Maintainers aren't static and when the maintainer chooses to go a different
direction than upstream, then there's a cost to be paid.  While it may work for a
particular maintainer to do something different for their package, what about the
poor person who takes the package over when the original maintainer leaves or
someone who has to pick it up to deal with a CVE while the maintainer is on PTO. 

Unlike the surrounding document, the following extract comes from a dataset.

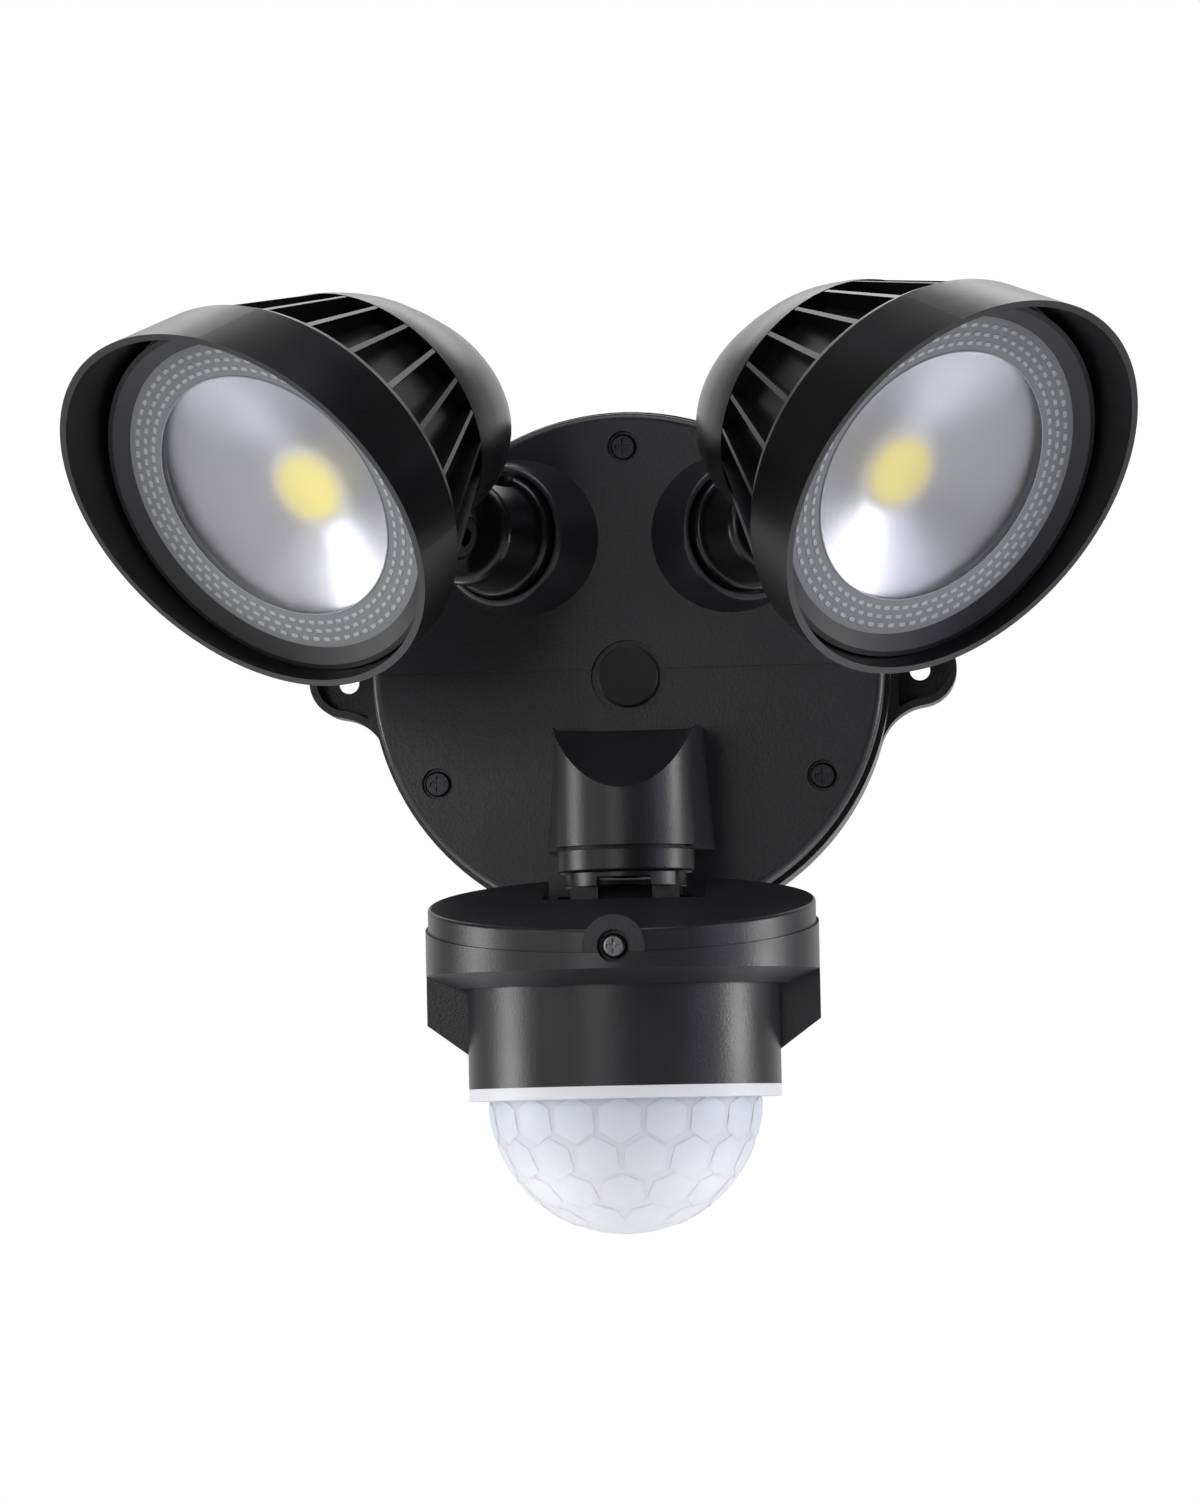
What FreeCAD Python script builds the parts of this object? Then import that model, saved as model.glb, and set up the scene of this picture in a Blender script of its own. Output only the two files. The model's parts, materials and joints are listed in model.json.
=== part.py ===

Not everyone is as toolchain savvy as you, or is able to understand the intent of
code as well, or is likely to have the longevity you've had, etc.  You're at a
level that most developers will never achieve in their career.  Think about folks
that are less experienced, or with fewer natural gifts, etc and sometimes you
come up with different answers.

Conceptually, IHMO, packages in Fedora should be as close to upstream as
possible.  Toolchain selection is a piece of that.  The major exception in my
mind is flag selection, particularly due to the need to enforce consistent
security hardening, distro-wide optimizations, or ISA selection to ensure the
bits run everywhere they're supposed to.



> If I understand the LO case, it is just that LO sometimes uses the Skia
> library which is written by Google and Google likes compiler monoculture and
> is using heavily #ifdef __clang__ in it and using the clang variants of the
> generic vectors guarded by that, and as fallback just doesn't use simd.
> I believe Honza Hubicka had quite some changes for Skia, not sure if they went
> upstream already or not.
> But the maintainers should be able to choose, build just Skia with clang and
> rest of LO with GCC, or everything with GCC and with help from us get Skia
> into shape for better portability (that would be ideal, but of course can
> mean more hopefully one time work), or build all of it with Clang/LLVM.
Again, I'd fall back to the "what does upstream do".  DOing something different
should require strong technical justification and none of the stuff I've seen
discussed around LO, Firefox or Chromium would meet that bar IMHO.